• [Required task]: Write the material out again exactly as it stands.

• [Supplied material]:
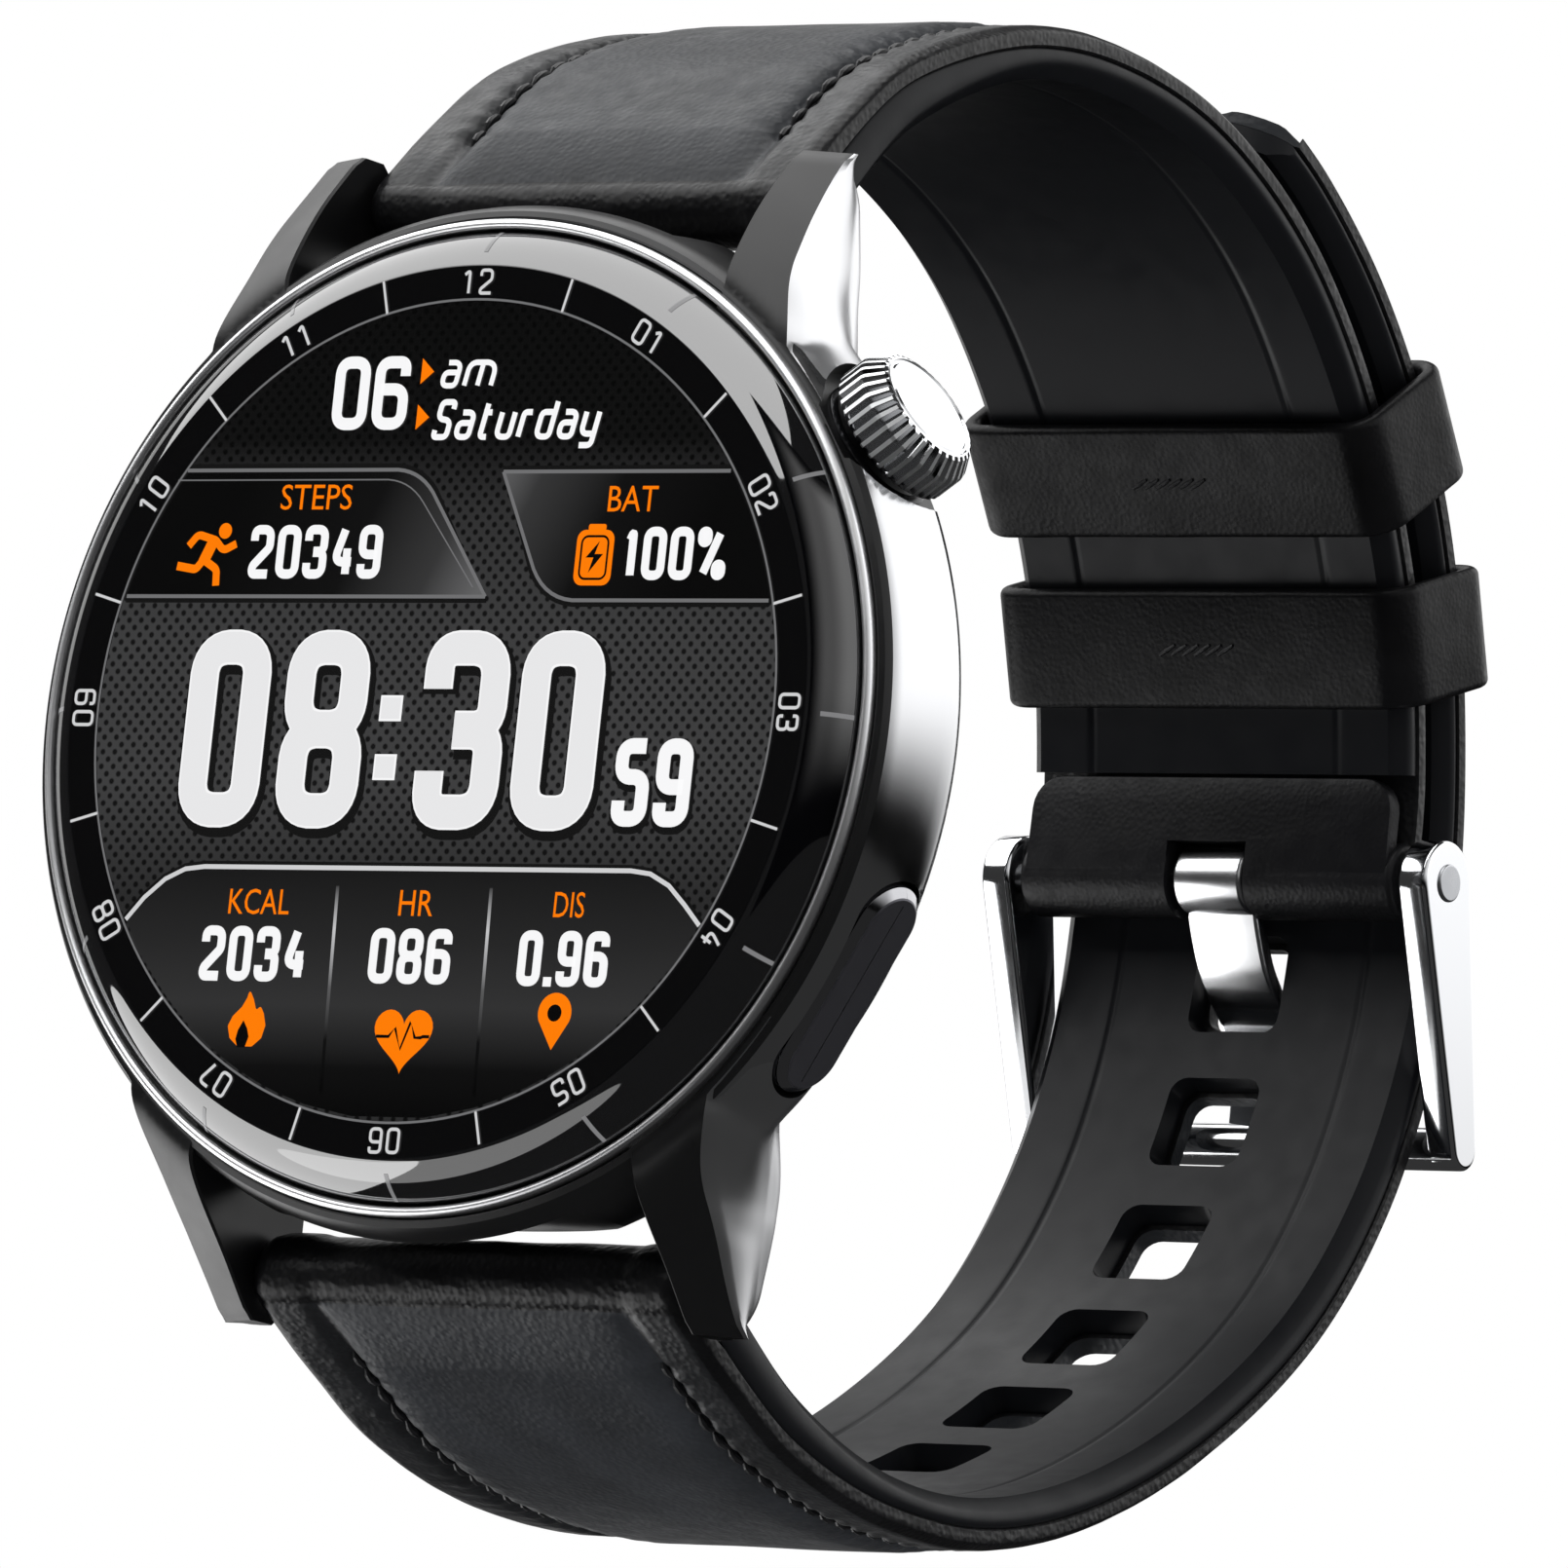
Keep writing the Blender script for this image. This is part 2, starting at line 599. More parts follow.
def build_case():
    seat_r = RING_OUT_R + 0.12
    front = [(seat_r, -8.7), (seat_r, CASE_FRONT_Y + 0.02), (RING_OUT_R + 0.2, CASE_FRONT_Y)]
    back_r = BACK_COVER_R + 0.15
    inside = [(back_r, CASE_BACK_Y), (back_r, -2.8), (16.0, -2.8), (16.0, -7.4), (18.0, -7.9), (18.0, -8.7)]
    finishes = [CASE_BLACK, CASE_SIDE, LUG_SIDE]
    body = lathe("case_shell", front + SHOULDER + CASE_SIDE_LINE + inside, finishes)
    paint(body, case_finish)
    for sx, sz in ((1, 1), (1, -1), (-1, 1), (-1, -1)):
        lug = loft("lug", lug_rings(sx, sz), finishes, sharp=30)
        paint(lug, lug_finish)
        boolean(body, lug, "UNION")
    for sign in (1, -1):
        near, far = sign * SLOT_FACE_Z, sign * 30
        slot = prism_x("slot_tool", [(-8.1, near), (1, near), (1, far), (-8.1, far)], -LUG_IN_X, LUG_IN_X)
        boolean(body, slot)
    for outline, x0, angle in ((pill(0.5), 20.35, BUTTON_ANGLE),
                               (circle(CONTROL_Y, 0, CROWN_R + 0.45, 48), 21.35, CROWN_ANGLE)):
        seat = prism_x("seat_tool", outline, x0, OUTSIDE_X)
        turn_about_axis(seat, angle)
        boolean(body, seat)
    finish_mesh(body, 28)
    ride(body, "case", "case_black", "case_body")


def dome_point(t):
    """The glass's rounded edge as [radius, Y], from its flat at t = 0 to its rim at t = 1."""
    low, high = math.radians(20), math.radians(60)
    bend = (GLASS_R + 0.12 - GLASS_FLAT_R) / (math.sin(high) - math.sin(low))
    tilt = mix(low, high, t)
    return (GLASS_FLAT_R + bend * (math.sin(tilt) - math.sin(low)),
            GLASS_TOP_Y + bend * (math.cos(low) - math.cos(tilt)))


def build_bezel_and_glass():
    mid = (RING_IN_R + RING_OUT_R) / 2
    half = (RING_OUT_R - RING_IN_R) / 2 + 0.05
    ring = [(RING_OUT_R + 0.05, -8.85), (RING_OUT_R + 0.05, -9.45)]
    for a in (math.radians(15 * k) for k in range(1, 12)):
        ring.append((mid + half * math.cos(a), -9.5 - 0.27 * math.sin(a)))
    ring += [(RING_IN_R - 0.05, -9.45), (RING_IN_R - 0.05, -8.85)]
    lathe("bezel_bright_ring", ring, [BEZEL], "case", "bezel_chrome", replaces=["bezel_ring"])
    dome = [(0, GLASS_TOP_Y), (17.0, GLASS_TOP_Y), (GLASS_FLAT_R - 0.1, GLASS_TOP_Y)]
    dome += [dome_point(k / 14) for k in range(15)] + [(GLASS_R + 0.12, -9.0), (0, -9.0)]
    glass = lathe("glass_dome", dome, [GLASS_BLACK, GLASS_EDGE], "case", "cover_glass", sharp=50,
                  replaces=["cover_glass"])
    paint(glass, lambda centre, normal: 1 if math.hypot(centre.x, centre.z) > GLASS_FLAT_R - 0.02 else 0)


def build_back():
    """Back cover, sensor window, screws and charging contacts."""
    profile = [(WINDOW_R + 0.2, -2.3), (WINDOW_R + 0.2, -0.3), (WINDOW_R + 0.32, -0.14),
               (WINDOW_R + 0.6, -0.1), (10.2, -0.1), (10.6, -0.16), (10.95, -0.36), (11.25, -0.58),
               (11.7, -0.7), (17.4, -1.06), (17.9, -1.14), (18.4, -1.45), (BACK_COVER_R, -1.7),
               (BACK_COVER_R, -2.3)]
    shell = lathe("back_shell", profile, [BACK_GLOSS])
    screws = circle(0, 0, WELL_RING_R, 8)[1::2]
    contacts = [(-2, -12.8), (2, -12.8)]
    for places, r, floor_y in ((screws, 1.08, -1.6), (contacts, 0.95, -2.4)):
        for x, z in places:
            boolean(shell, turned_at("well_tool", x, z, [(r, floor_y), (r, 1)], [BACK_GLOSS]))
    finish_mesh(shell, 28, recalc=False)
    ride(shell, "case", "back_plastic", "back_cover")
    glass = [(0, -0.02), (5.6, -0.03), (6.9, -0.08), (7.3, -0.2), (WINDOW_R, -0.5), (WINDOW_R, -1.4),
             (0, -1.4)]
    lathe("sensor_glass", glass, [GLASS_BLACK], "case", "cover_glass", segments=192,
          replaces=["sensor_window"])
    eyes = [(0, 0, 1.5)] + [(3.3 * x, 3.3 * z, 0.7) for x, z in ((1, 0), (-1, 0), (0, 1), (0, -1))]
    for k, (x, z, r) in enumerate(eyes):
        turned_at(f"sensor_eye_{k}", x, z, [(r, -0.06), (r, -0.005), (r - 0.08, 0.0)],
                  [BOARD_GREEN if k else STEEL], "case", "circuit_board", sharp=50)
    long, thin = 0.55, 0.1
    dome = [(0.9, -1.45), (0.9, -1.15), (0.8, -1.03), (0.45, -1.0)]
    for k, (x, z) in enumerate(screws, 1):
        head = turned_at(f"screw_head_{k}", x, z, dome, [STEEL])
        for dx, dz in ((long, thin), (thin, long)):
            boolean(head, box_tool((x - dx, x + dx), (-1.25, 0), (z - dz, z + dz)))
        finish_mesh(head, 30, recalc=False)
        ride(head, "case", "inner_steel", f"back_screw_{k}")
    pad = [(0.8, -2.6), (0.8, -0.8), (0.72, -0.66), (0.5, -0.61), (0.2, -0.6)]
    for k, (x, z) in enumerate(contacts, 1):
        turned_at(f"contact_pad_{k}", x, z, pad, [GOLD], "case", "contact_gold", sharp=50,
                  replaces=[f"charge_contact_{k}"])


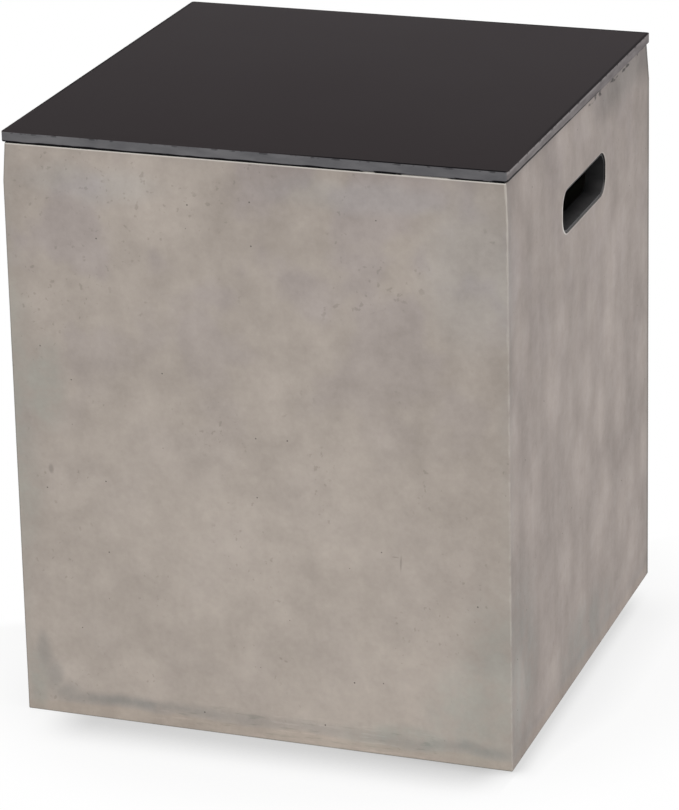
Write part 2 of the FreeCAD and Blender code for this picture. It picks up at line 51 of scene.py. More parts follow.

• [Response to the task]:
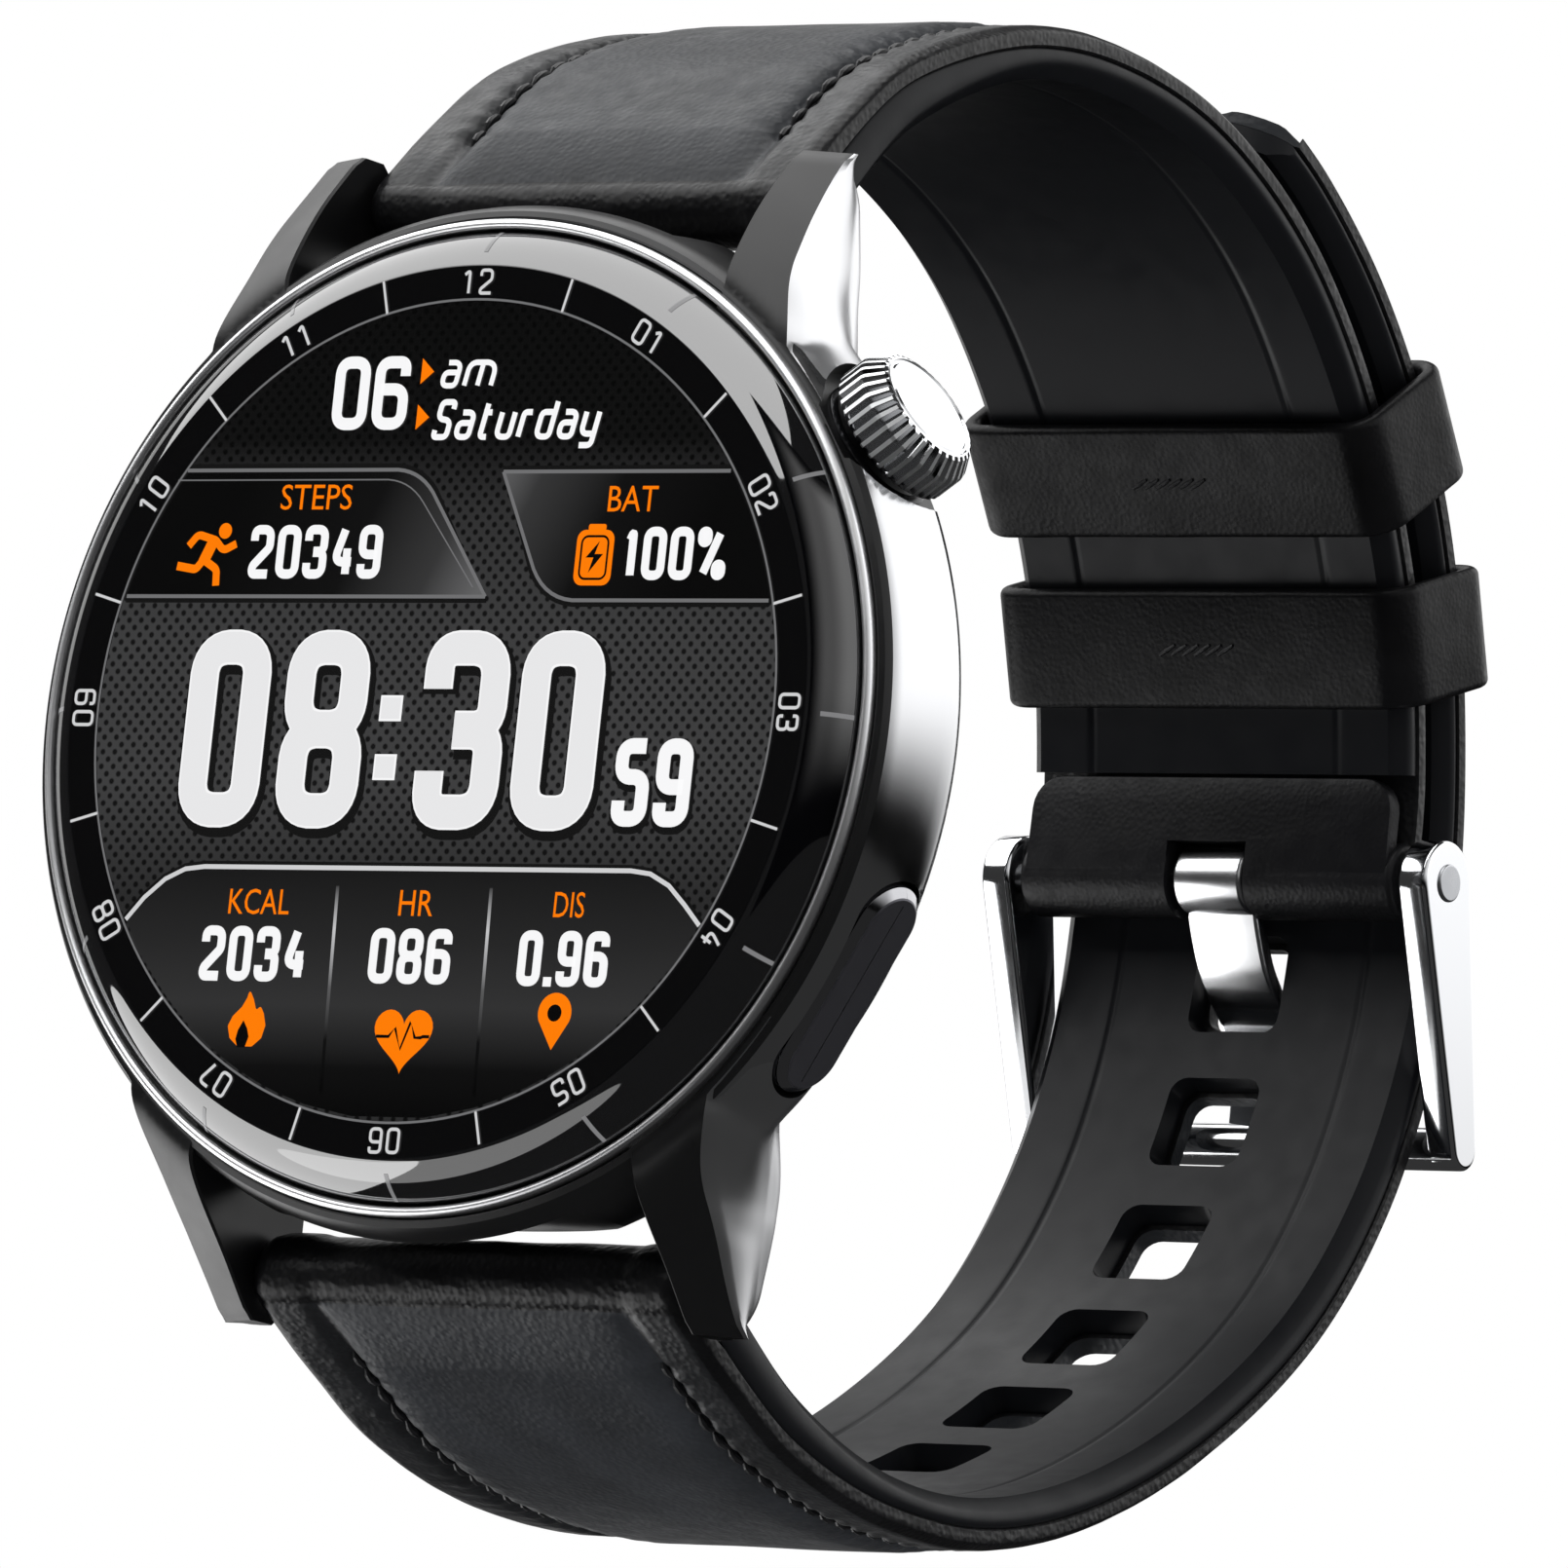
Keep writing the Blender script for this image. This is part 2, starting at line 599. More parts follow.
def build_case():
    seat_r = RING_OUT_R + 0.12
    front = [(seat_r, -8.7), (seat_r, CASE_FRONT_Y + 0.02), (RING_OUT_R + 0.2, CASE_FRONT_Y)]
    back_r = BACK_COVER_R + 0.15
    inside = [(back_r, CASE_BACK_Y), (back_r, -2.8), (16.0, -2.8), (16.0, -7.4), (18.0, -7.9), (18.0, -8.7)]
    finishes = [CASE_BLACK, CASE_SIDE, LUG_SIDE]
    body = lathe("case_shell", front + SHOULDER + CASE_SIDE_LINE + inside, finishes)
    paint(body, case_finish)
    for sx, sz in ((1, 1), (1, -1), (-1, 1), (-1, -1)):
        lug = loft("lug", lug_rings(sx, sz), finishes, sharp=30)
        paint(lug, lug_finish)
        boolean(body, lug, "UNION")
    for sign in (1, -1):
        near, far = sign * SLOT_FACE_Z, sign * 30
        slot = prism_x("slot_tool", [(-8.1, near), (1, near), (1, far), (-8.1, far)], -LUG_IN_X, LUG_IN_X)
        boolean(body, slot)
    for outline, x0, angle in ((pill(0.5), 20.35, BUTTON_ANGLE),
                               (circle(CONTROL_Y, 0, CROWN_R + 0.45, 48), 21.35, CROWN_ANGLE)):
        seat = prism_x("seat_tool", outline, x0, OUTSIDE_X)
        turn_about_axis(seat, angle)
        boolean(body, seat)
    finish_mesh(body, 28)
    ride(body, "case", "case_black", "case_body")


def dome_point(t):
    """The glass's rounded edge as [radius, Y], from its flat at t = 0 to its rim at t = 1."""
    low, high = math.radians(20), math.radians(60)
    bend = (GLASS_R + 0.12 - GLASS_FLAT_R) / (math.sin(high) - math.sin(low))
    tilt = mix(low, high, t)
    return (GLASS_FLAT_R + bend * (math.sin(tilt) - math.sin(low)),
            GLASS_TOP_Y + bend * (math.cos(low) - math.cos(tilt)))


def build_bezel_and_glass():
    mid = (RING_IN_R + RING_OUT_R) / 2
    half = (RING_OUT_R - RING_IN_R) / 2 + 0.05
    ring = [(RING_OUT_R + 0.05, -8.85), (RING_OUT_R + 0.05, -9.45)]
    for a in (math.radians(15 * k) for k in range(1, 12)):
        ring.append((mid + half * math.cos(a), -9.5 - 0.27 * math.sin(a)))
    ring += [(RING_IN_R - 0.05, -9.45), (RING_IN_R - 0.05, -8.85)]
    lathe("bezel_bright_ring", ring, [BEZEL], "case", "bezel_chrome", replaces=["bezel_ring"])
    dome = [(0, GLASS_TOP_Y), (17.0, GLASS_TOP_Y), (GLASS_FLAT_R - 0.1, GLASS_TOP_Y)]
    dome += [dome_point(k / 14) for k in range(15)] + [(GLASS_R + 0.12, -9.0), (0, -9.0)]
    glass = lathe("glass_dome", dome, [GLASS_BLACK, GLASS_EDGE], "case", "cover_glass", sharp=50,
                  replaces=["cover_glass"])
    paint(glass, lambda centre, normal: 1 if math.hypot(centre.x, centre.z) > GLASS_FLAT_R - 0.02 else 0)


def build_back():
    """Back cover, sensor window, screws and charging contacts."""
    profile = [(WINDOW_R + 0.2, -2.3), (WINDOW_R + 0.2, -0.3), (WINDOW_R + 0.32, -0.14),
               (WINDOW_R + 0.6, -0.1), (10.2, -0.1), (10.6, -0.16), (10.95, -0.36), (11.25, -0.58),
               (11.7, -0.7), (17.4, -1.06), (17.9, -1.14), (18.4, -1.45), (BACK_COVER_R, -1.7),
               (BACK_COVER_R, -2.3)]
    shell = lathe("back_shell", profile, [BACK_GLOSS])
    screws = circle(0, 0, WELL_RING_R, 8)[1::2]
    contacts = [(-2, -12.8), (2, -12.8)]
    for places, r, floor_y in ((screws, 1.08, -1.6), (contacts, 0.95, -2.4)):
        for x, z in places:
            boolean(shell, turned_at("well_tool", x, z, [(r, floor_y), (r, 1)], [BACK_GLOSS]))
    finish_mesh(shell, 28, recalc=False)
    ride(shell, "case", "back_plastic", "back_cover")
    glass = [(0, -0.02), (5.6, -0.03), (6.9, -0.08), (7.3, -0.2), (WINDOW_R, -0.5), (WINDOW_R, -1.4),
             (0, -1.4)]
    lathe("sensor_glass", glass, [GLASS_BLACK], "case", "cover_glass", segments=192,
          replaces=["sensor_window"])
    eyes = [(0, 0, 1.5)] + [(3.3 * x, 3.3 * z, 0.7) for x, z in ((1, 0), (-1, 0), (0, 1), (0, -1))]
    for k, (x, z, r) in enumerate(eyes):
        turned_at(f"sensor_eye_{k}", x, z, [(r, -0.06), (r, -0.005), (r - 0.08, 0.0)],
                  [BOARD_GREEN if k else STEEL], "case", "circuit_board", sharp=50)
    long, thin = 0.55, 0.1
    dome = [(0.9, -1.45), (0.9, -1.15), (0.8, -1.03), (0.45, -1.0)]
    for k, (x, z) in enumerate(screws, 1):
        head = turned_at(f"screw_head_{k}", x, z, dome, [STEEL])
        for dx, dz in ((long, thin), (thin, long)):
            boolean(head, box_tool((x - dx, x + dx), (-1.25, 0), (z - dz, z + dz)))
        finish_mesh(head, 30, recalc=False)
        ride(head, "case", "inner_steel", f"back_screw_{k}")
    pad = [(0.8, -2.6), (0.8, -0.8), (0.72, -0.66), (0.5, -0.61), (0.2, -0.6)]
    for k, (x, z) in enumerate(contacts, 1):
        turned_at(f"contact_pad_{k}", x, z, pad, [GOLD], "case", "contact_gold", sharp=50,
                  replaces=[f"charge_contact_{k}"])


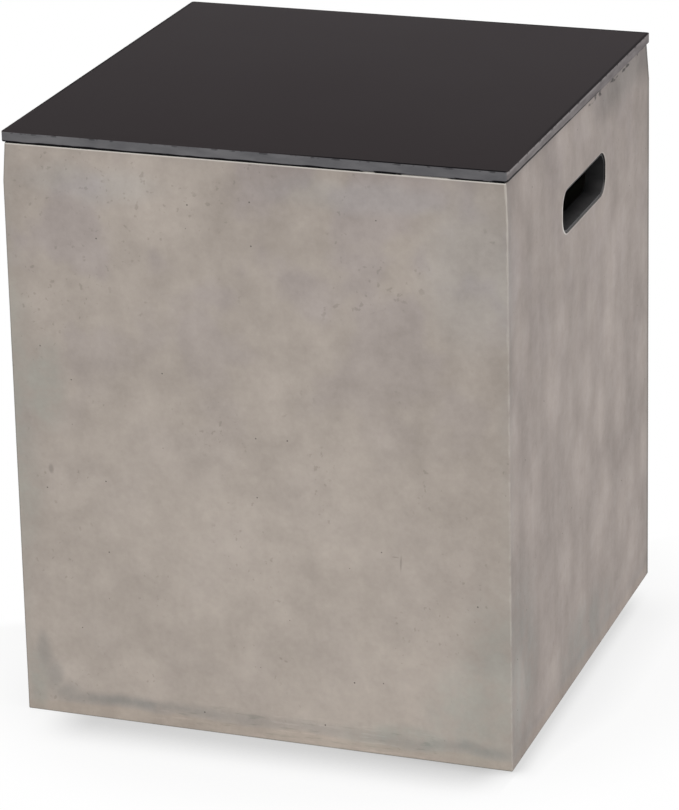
Write part 2 of the FreeCAD and Blender code for this picture. It picks up at line 51 of scene.py. More parts follow.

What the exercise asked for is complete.